Fibroblasts polarized for migration. Green: anti-tubulin; Red: anit-pericentrin; Blue: DAPI.

The nucleus-centrosome axis determines the polarity in migratory cell and nuclear movement is one of the earliest symmetry-breaking processes essential for cell polarization and cell migration. Upon stimulation, cdc42 is activated and subsequently activates actin and myosin to actively move the nucleus rearward and microtubule and dynein to maintain the centrosome at the cell center.

The LINC complex. Chang et. al, JCB 2015.

The cytoskeletal elements are coupled to the nucleus though the linker of nucleoskeleton and cytoskeleton (LINC) complexes, which are composed of nesprin proteins on the outer nuclear membrane and SUN domain proteins on the inner nuclear membrane. Nesprins binds to cytoskeleton and SUN proteins are anchored to the nuclear lamina, a meshwork of lamin proteins underneath the nuclear envelope. These nuclear envelope proteins are not merely downstream factors of the cytoskeletal movement. they also play important roles in regulating the cytoskeleton as well as mechano-signaling and gene expression.

(More on research background…)

Mechanisms of cell polarization

We are interested in elucidating pathways of cell polarization at the molecular level, with an focus on the roles of cytoskeletal and nuclear envelope proteins.

  • How nucleus-cytoskeleton connections are differently regulated for actin and microtubule.
  • How nuclear envelope proteins regulate the organization and dynamics of the cytoskeleton, e.g., the retrograde actin flow and the position of the centrosome.
  • How nuclear envelope proteins regulate cytoplasmic events, like the regulation of small GTPases and polarized cell secretion.

Effects of aging on cell polarization

Cell polarization during cell migration is affected by aging. We found that this is in part caused by cell secretion – cultured dermal fibroblasts from aged people secrete protein factors that are sufficient to inhibit cell polarization in young cells. Similar inhibitory factors are also present in serum from aged people. We have identified several of these aging factors and are working to understanding their modes of action.

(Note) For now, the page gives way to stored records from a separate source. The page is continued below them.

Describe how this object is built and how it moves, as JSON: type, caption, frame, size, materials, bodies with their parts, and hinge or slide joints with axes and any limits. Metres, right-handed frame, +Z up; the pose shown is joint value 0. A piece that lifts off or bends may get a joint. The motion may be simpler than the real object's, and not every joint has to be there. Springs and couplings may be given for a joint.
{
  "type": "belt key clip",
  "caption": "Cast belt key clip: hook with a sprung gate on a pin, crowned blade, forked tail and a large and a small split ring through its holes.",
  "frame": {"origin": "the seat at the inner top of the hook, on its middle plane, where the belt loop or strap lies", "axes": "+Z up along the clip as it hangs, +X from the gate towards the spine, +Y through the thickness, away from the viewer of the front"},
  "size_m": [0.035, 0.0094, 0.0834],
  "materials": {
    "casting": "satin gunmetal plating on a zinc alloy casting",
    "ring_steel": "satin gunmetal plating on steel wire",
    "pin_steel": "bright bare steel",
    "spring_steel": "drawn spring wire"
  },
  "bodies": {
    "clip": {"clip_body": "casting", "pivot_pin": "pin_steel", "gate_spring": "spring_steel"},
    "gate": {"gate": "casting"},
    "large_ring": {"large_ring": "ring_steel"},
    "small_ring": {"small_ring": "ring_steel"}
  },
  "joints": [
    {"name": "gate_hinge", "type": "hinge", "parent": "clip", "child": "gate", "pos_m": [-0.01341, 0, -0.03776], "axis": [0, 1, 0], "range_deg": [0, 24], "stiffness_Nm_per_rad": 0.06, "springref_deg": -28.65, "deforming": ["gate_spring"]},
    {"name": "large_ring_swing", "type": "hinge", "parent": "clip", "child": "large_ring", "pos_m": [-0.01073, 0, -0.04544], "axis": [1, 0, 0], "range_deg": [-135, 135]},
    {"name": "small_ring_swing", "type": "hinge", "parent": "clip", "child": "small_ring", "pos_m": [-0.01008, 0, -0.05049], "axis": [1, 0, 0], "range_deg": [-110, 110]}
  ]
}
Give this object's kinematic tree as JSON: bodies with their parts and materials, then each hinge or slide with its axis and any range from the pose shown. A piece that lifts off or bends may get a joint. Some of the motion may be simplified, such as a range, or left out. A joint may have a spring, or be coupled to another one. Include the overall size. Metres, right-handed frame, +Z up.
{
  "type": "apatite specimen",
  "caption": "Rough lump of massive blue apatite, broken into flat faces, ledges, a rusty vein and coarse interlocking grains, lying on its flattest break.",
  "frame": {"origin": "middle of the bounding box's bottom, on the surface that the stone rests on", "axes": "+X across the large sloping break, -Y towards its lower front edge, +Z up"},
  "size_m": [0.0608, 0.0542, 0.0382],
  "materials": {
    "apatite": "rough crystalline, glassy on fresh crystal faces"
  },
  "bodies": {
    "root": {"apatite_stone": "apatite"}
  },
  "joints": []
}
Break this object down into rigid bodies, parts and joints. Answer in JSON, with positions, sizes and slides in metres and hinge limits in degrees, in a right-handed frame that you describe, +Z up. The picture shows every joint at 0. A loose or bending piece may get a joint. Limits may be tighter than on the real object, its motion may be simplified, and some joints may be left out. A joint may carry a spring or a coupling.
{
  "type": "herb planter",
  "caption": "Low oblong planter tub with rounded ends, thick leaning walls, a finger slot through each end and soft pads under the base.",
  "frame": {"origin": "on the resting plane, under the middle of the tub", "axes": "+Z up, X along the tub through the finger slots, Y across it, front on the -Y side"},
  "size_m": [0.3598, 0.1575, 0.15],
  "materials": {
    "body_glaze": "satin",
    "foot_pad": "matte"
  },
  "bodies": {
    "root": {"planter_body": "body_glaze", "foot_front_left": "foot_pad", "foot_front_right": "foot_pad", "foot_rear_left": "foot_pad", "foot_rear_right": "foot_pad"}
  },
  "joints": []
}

  • Characterize the biological properties of these factors and identify their interacting proteins.
  • Study which step of the polarization pathway is affected by these factors.
  • Study how these factors affect the gene expression and regulation using next-generation sequencing.
  • Screen for small molecules that can bind to and reverse the effects of these factors, and test their potential use as rejuvenating factors.

Contribution of polarization defects to aging

Cell polarity is a fundamental phenomenon which is essential for various aspects of cell behavior. Defects in cell polarity has been suggested to contribute to aging, as shown in skin wound healing in stem cell renewal. Mutations of lamin proteins and alternations in prelamin A processing cause premature aging phenotype. SUN1 expression is increased by aging and this increase is both necessary and sufficient to cause polarity defect. These results highlight the effects of the nucleus and cell polarity in aging.

  • Study SUN1’s role in other cellular aging defects, like DNA damage and cellular senescence.
  • Study the effects of treatments that reverse polarity defects on other cellular aging defects.
  • Study the effects of aging factors on cellular aging.